La comunità cinese in Piemonte – il mediatore anche decodificatore dei simboli culturali

La mediatrice di origine cinese Gu Ai Lian, presidente dell’associazione culturale “Zhi Song”  ha risvegliato  la curiosità sulla comunità cinese, tra i partecipanti alla “Giornata di Orientamento”.

Gu Ai Lian ha sottolineato l’importanza per un mediatore di conoscere la cultura di orgine dell’utente per individuare correttamente il suo bisogno.

L’interesse al tema era elevato tra i partecipanti:

“Non ho mai visto un funerale cinese. Cosa succede dopo la morte di un cinese?”

“Perché i cinesi lavorano sempre tra di loro”?

“Perché non ci sono bambini cinesi negli asili nido?”

Gu Ai Lian ha parlato del rituale della cremazione nella comunità cinese, dell’abitudine dei cinesi di mandare i loro figli in Cina dopo soltanto 40 giorni della loro nascita e delle pratiche mediche tradizionali  che, in assenza di un buon mediatore, possono essere fraintese come violenze fisiche.

Il lessico professionale – le parole chiave della mediazione interculturale

La prima giornata di orientamento si è conclusa con un focus group sulle parole chiave della professione come il pregiudizio, shock culturale, empatia, trauma migratorio o l’ascolto attivo.

I futuri mediatori interculturali hanno portato degli esempi della loro vita quotidiana.

“Ero sulla barca, da tante settimane in viaggio, e guardavo sempre l’orizzonte sperando di intravedere un pezzo di terra. Invece vedevo solo il mare. E’ questo il mio trauma migratorio”, ha spiegato B. della Guinea.

Seconda sessione – 19 ottobre, Centro Servizi per il Volontariato, Biella

 

Curiosità e tanta voglia di mettersi in gioco, sono queste le caratteristiche che definiscono l’incontro tra i tutor dell’A.M.M.I. e gli aspiranti alla professione  di mediatore interculturale presenti a Biella il giovedì scorso.

Di seguito, i momenti e gli interventi più interessanti della giornata:

“Il mediatore interculturale non è traduttore e non si deve sostituire all’utente”, ha spiegato Juliana Cortes, mediatrice e psicologo, riconfermando l’importanza dello psicologo durante i colloqui con gli utenti.

Il ruolo del mediatore interculturale all’interno di un centro accoglienza (C.A.S. oppure seconda accoglienza, nei progetti SPRAR) spiegato da Jacqueline N’Gbe ha scattenato una valanga di domande in sala:

“Qual’è la permanenza in un progetto SPRAR”, volevano sapere Nesbitt (Venezuela) e Jaafer (Arabia Saudita).

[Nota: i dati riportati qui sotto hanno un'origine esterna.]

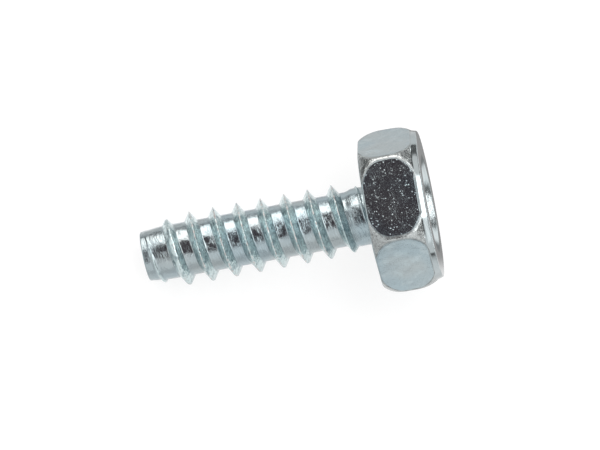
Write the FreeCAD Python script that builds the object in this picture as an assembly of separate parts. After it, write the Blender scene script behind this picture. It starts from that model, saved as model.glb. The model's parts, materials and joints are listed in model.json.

“Perché i richiedenti asilo non possono accedere direttamente allo SPRAR e devono permanere in un primo tempo nei centri C.A.S?”, ha chiesto Suley (Senegal).

Jacqueline, mediatrice ivoriana gli ha risposto con un’altra domanda:

“Appena arrivato in Italia,  sai usare il riscaldamento, gli elettrodomestici, sai prendere le medicine o sai muoverti con i servizi? La permanenza in un C.A.S. serve anche a educare l’utente , a prepararlo per prendere i documenti, perché poi venga trasferito in un progetto SPRAR, quando ha già un progetto di vita chiaro”, ha spiegato Jacqueline.

Gu Ai Lian ha riportato di nuovo le particolarità sulla comunità cinese.

“Quando incontrate un cinese, non baciatelo, non abbracciatelo, lo spaventate. Non è abituato”

“Ai bambini bisogna dare non solo pane e carote, ma anche il bastone” (proverbio cinese), presentato da Gu Ai Lian esemplificando il concetto di educazione dei bambini per la comunità cinese.

I “tre coltelli” – i mestieri degli immigrati cinesi in Italia

“Ci sono tre antichi mestieri degli immigrati cinesi in Italia: il sarto, il cuoco e il parrucchiere. Noi li chiamiamo i mestieri  dei tre coltelli”, ha spiegato Gu Ai Lian.

Le criticità e le opportunità del mediatore interculturale

Come per qualsiasi altra professione, anche chi fa il mediatore interculturale incontra delle difficoltà, ma si trova anche davanti alle opportunità di sviluppo professionale.

Christian Deku, mediatore interculturale del Ghana, diplomato presso l’En.A.I.P. di Biella, ha parlato della sua esperienza da facilitatore linguistico in un C.A.S. nel biellese al mediatore interculturale, qualifica acquisita quest’anno.

Anche Gladys  Castro, mediatrice di origine colombiana, diplomata presso l’En.A.I.P. di Biella, ha presentato la sua esperienza durante il corso e ha sottolineato il ruolo del mediatore con varie tipologie di utenti come anziani, disabili o bambini.